■ **3D code data**:
# # # # # # #
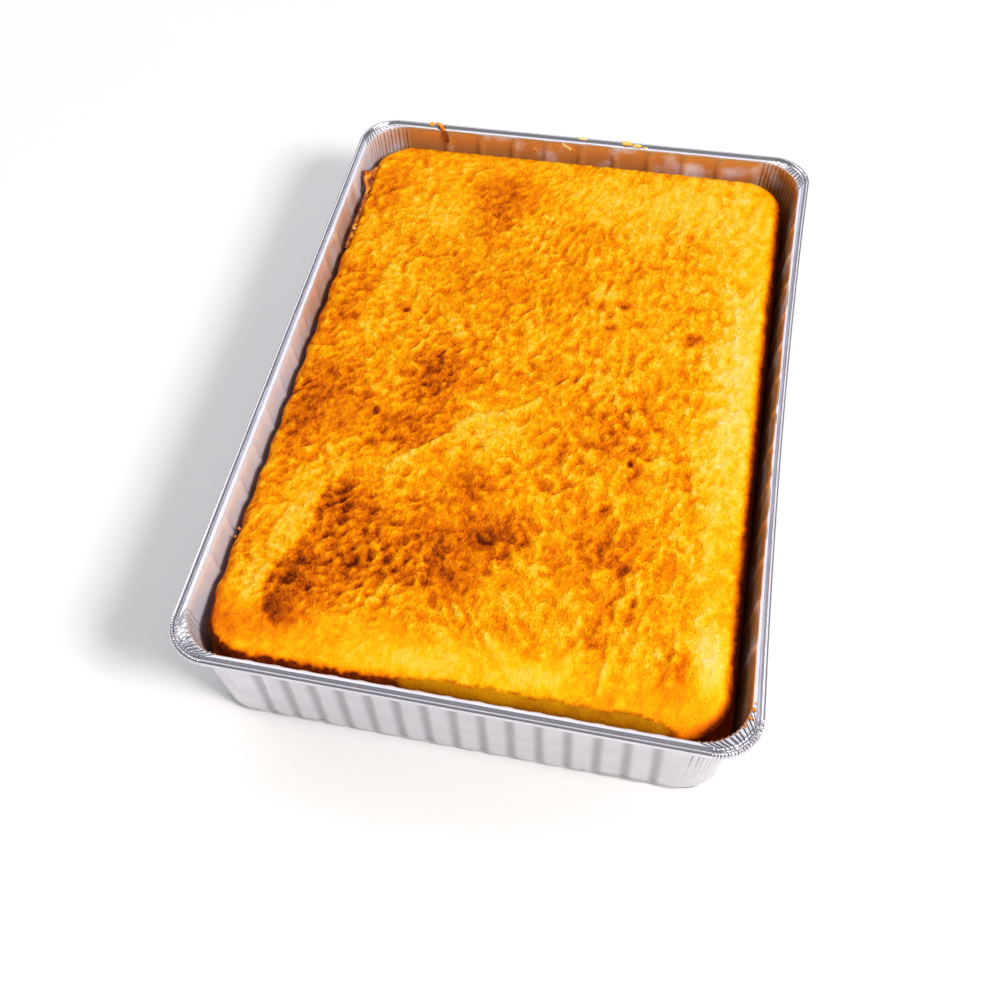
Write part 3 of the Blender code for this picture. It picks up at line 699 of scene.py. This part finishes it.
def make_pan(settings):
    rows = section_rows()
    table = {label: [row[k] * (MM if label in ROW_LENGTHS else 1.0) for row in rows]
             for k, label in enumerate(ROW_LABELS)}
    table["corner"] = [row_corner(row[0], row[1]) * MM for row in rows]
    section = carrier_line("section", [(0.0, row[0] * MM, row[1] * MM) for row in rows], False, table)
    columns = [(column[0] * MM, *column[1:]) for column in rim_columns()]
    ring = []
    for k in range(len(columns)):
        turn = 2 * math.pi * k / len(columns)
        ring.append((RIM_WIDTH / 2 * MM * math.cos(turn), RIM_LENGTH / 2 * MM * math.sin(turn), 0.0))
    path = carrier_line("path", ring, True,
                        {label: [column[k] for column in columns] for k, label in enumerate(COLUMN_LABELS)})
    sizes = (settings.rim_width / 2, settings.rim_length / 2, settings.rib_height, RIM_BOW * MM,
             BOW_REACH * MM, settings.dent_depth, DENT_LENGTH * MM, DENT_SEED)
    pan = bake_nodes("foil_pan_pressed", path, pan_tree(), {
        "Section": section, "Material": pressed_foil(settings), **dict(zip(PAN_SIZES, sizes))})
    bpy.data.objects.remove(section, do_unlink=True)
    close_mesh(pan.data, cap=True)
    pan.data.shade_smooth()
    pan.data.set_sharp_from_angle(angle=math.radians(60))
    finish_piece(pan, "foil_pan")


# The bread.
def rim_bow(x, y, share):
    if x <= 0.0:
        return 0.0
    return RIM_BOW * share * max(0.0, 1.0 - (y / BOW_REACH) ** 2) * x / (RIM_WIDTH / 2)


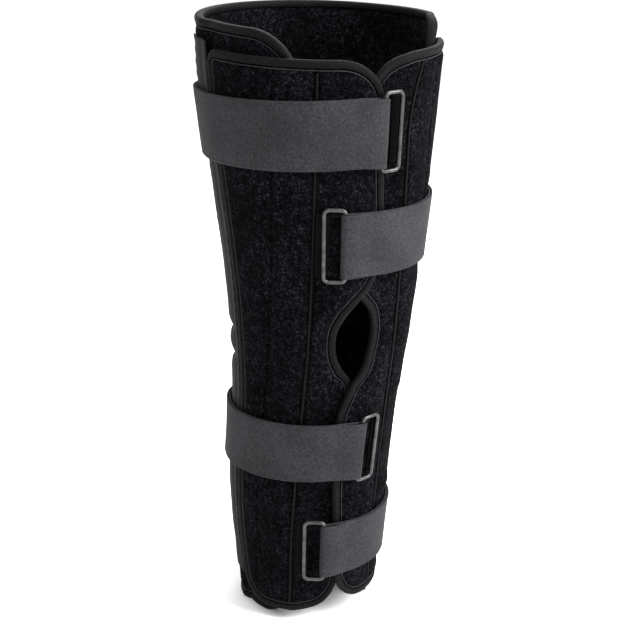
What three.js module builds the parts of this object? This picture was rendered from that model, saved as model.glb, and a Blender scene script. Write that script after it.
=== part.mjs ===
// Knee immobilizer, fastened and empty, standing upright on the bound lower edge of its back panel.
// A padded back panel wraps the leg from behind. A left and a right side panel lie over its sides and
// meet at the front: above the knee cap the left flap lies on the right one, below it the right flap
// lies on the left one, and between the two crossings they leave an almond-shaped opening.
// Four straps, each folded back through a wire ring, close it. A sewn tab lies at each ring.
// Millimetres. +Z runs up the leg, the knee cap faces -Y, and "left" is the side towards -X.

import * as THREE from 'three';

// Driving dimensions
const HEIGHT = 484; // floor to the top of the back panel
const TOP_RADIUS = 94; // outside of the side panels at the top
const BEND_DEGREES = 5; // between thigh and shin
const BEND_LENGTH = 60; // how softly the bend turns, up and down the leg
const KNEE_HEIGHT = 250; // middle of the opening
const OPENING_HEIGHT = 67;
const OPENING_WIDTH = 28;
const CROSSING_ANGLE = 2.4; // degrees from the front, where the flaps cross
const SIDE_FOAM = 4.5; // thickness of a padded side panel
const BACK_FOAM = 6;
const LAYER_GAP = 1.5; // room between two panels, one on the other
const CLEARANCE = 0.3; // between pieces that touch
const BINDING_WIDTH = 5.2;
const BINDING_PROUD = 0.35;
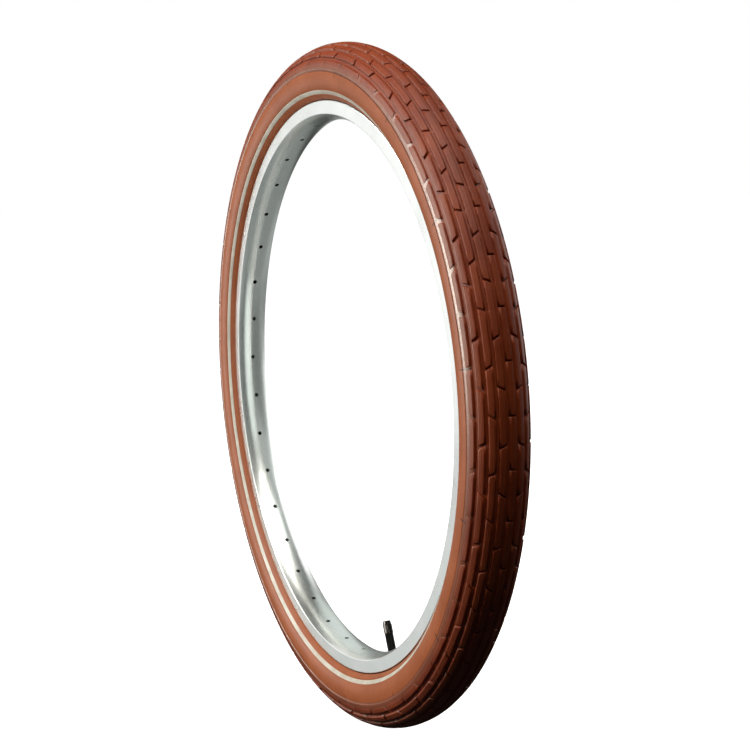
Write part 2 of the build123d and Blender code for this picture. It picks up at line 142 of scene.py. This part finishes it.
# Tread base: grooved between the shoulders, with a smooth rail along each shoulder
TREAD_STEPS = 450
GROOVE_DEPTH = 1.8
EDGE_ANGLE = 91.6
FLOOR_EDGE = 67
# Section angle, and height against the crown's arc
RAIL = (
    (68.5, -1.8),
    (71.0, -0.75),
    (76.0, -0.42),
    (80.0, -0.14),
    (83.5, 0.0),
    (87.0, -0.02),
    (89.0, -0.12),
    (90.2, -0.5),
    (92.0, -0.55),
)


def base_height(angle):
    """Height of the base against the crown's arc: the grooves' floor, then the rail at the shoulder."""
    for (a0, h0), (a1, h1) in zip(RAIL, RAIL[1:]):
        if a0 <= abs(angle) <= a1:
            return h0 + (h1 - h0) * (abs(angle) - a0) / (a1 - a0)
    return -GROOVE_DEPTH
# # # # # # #
■ **Exercise**: Write out all the lines again, exactly as they are.

■ **Worked answer**:
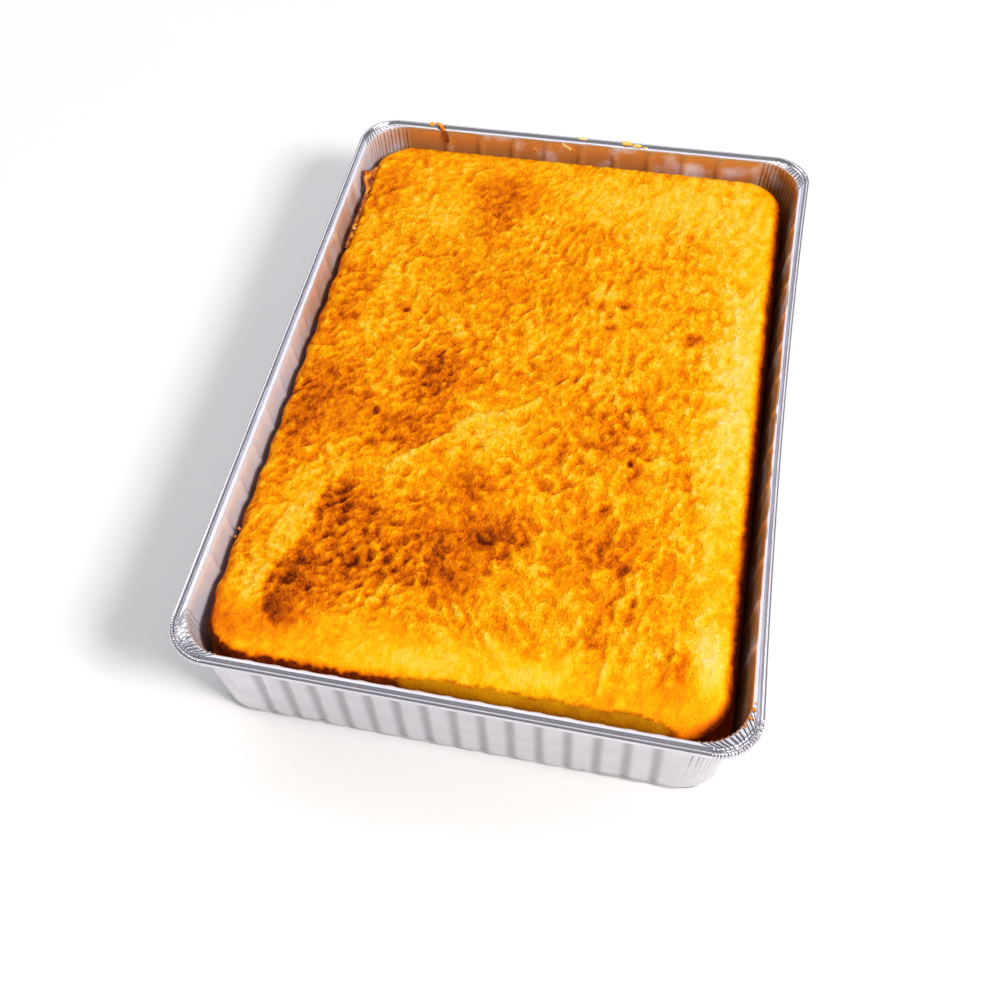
Write part 3 of the Blender code for this picture. It picks up at line 699 of scene.py. This part finishes it.
def make_pan(settings):
    rows = section_rows()
    table = {label: [row[k] * (MM if label in ROW_LENGTHS else 1.0) for row in rows]
             for k, label in enumerate(ROW_LABELS)}
    table["corner"] = [row_corner(row[0], row[1]) * MM for row in rows]
    section = carrier_line("section", [(0.0, row[0] * MM, row[1] * MM) for row in rows], False, table)
    columns = [(column[0] * MM, *column[1:]) for column in rim_columns()]
    ring = []
    for k in range(len(columns)):
        turn = 2 * math.pi * k / len(columns)
        ring.append((RIM_WIDTH / 2 * MM * math.cos(turn), RIM_LENGTH / 2 * MM * math.sin(turn), 0.0))
    path = carrier_line("path", ring, True,
                        {label: [column[k] for column in columns] for k, label in enumerate(COLUMN_LABELS)})
    sizes = (settings.rim_width / 2, settings.rim_length / 2, settings.rib_height, RIM_BOW * MM,
             BOW_REACH * MM, settings.dent_depth, DENT_LENGTH * MM, DENT_SEED)
    pan = bake_nodes("foil_pan_pressed", path, pan_tree(), {
        "Section": section, "Material": pressed_foil(settings), **dict(zip(PAN_SIZES, sizes))})
    bpy.data.objects.remove(section, do_unlink=True)
    close_mesh(pan.data, cap=True)
    pan.data.shade_smooth()
    pan.data.set_sharp_from_angle(angle=math.radians(60))
    finish_piece(pan, "foil_pan")


# The bread.
def rim_bow(x, y, share):
    if x <= 0.0:
        return 0.0
    return RIM_BOW * share * max(0.0, 1.0 - (y / BOW_REACH) ** 2) * x / (RIM_WIDTH / 2)


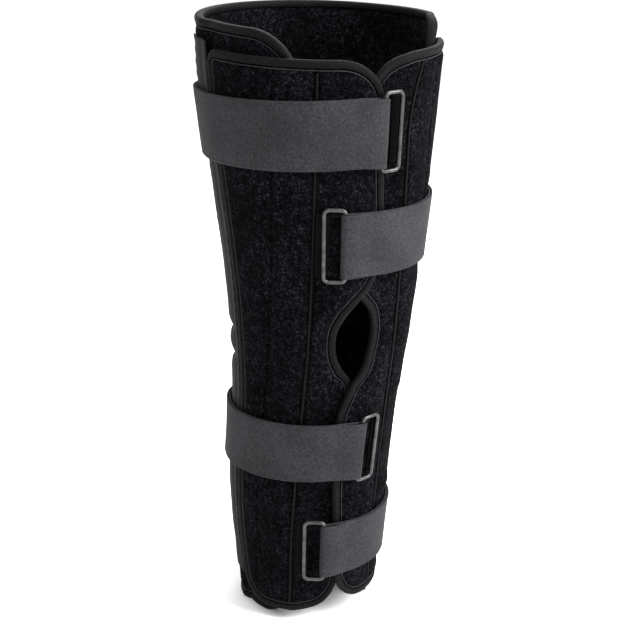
What three.js module builds the parts of this object? This picture was rendered from that model, saved as model.glb, and a Blender scene script. Write that script after it.
=== part.mjs ===
// Knee immobilizer, fastened and empty, standing upright on the bound lower edge of its back panel.
// A padded back panel wraps the leg from behind. A left and a right side panel lie over its sides and
// meet at the front: above the knee cap the left flap lies on the right one, below it the right flap
// lies on the left one, and between the two crossings they leave an almond-shaped opening.
// Four straps, each folded back through a wire ring, close it. A sewn tab lies at each ring.
// Millimetres. +Z runs up the leg, the knee cap faces -Y, and "left" is the side towards -X.

import * as THREE from 'three';

// Driving dimensions
const HEIGHT = 484; // floor to the top of the back panel
const TOP_RADIUS = 94; // outside of the side panels at the top
const BEND_DEGREES = 5; // between thigh and shin
const BEND_LENGTH = 60; // how softly the bend turns, up and down the leg
const KNEE_HEIGHT = 250; // middle of the opening
const OPENING_HEIGHT = 67;
const OPENING_WIDTH = 28;
const CROSSING_ANGLE = 2.4; // degrees from the front, where the flaps cross
const SIDE_FOAM = 4.5; // thickness of a padded side panel
const BACK_FOAM = 6;
const LAYER_GAP = 1.5; // room between two panels, one on the other
const CLEARANCE = 0.3; // between pieces that touch
const BINDING_WIDTH = 5.2;
const BINDING_PROUD = 0.35;
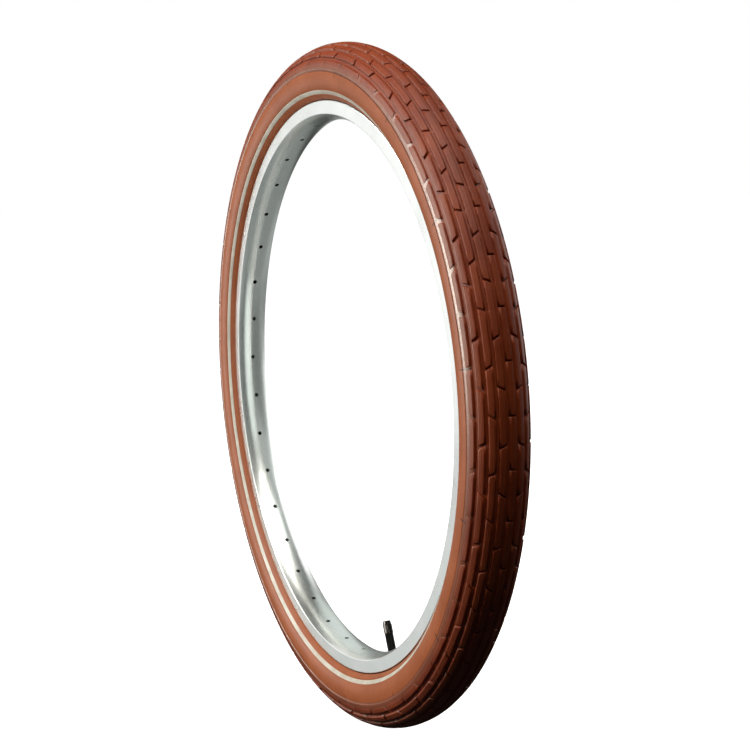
Write part 2 of the build123d and Blender code for this picture. It picks up at line 142 of scene.py. This part finishes it.
# Tread base: grooved between the shoulders, with a smooth rail along each shoulder
TREAD_STEPS = 450
GROOVE_DEPTH = 1.8
EDGE_ANGLE = 91.6
FLOOR_EDGE = 67
# Section angle, and height against the crown's arc
RAIL = (
    (68.5, -1.8),
    (71.0, -0.75),
    (76.0, -0.42),
    (80.0, -0.14),
    (83.5, 0.0),
    (87.0, -0.02),
    (89.0, -0.12),
    (90.2, -0.5),
    (92.0, -0.55),
)


def base_height(angle):
    """Height of the base against the crown's arc: the grooves' floor, then the rail at the shoulder."""
    for (a0, h0), (a1, h1) in zip(RAIL, RAIL[1:]):
        if a0 <= abs(angle) <= a1:
            return h0 + (h1 - h0) * (abs(angle) - a0) / (a1 - a0)
    return -GROOVE_DEPTH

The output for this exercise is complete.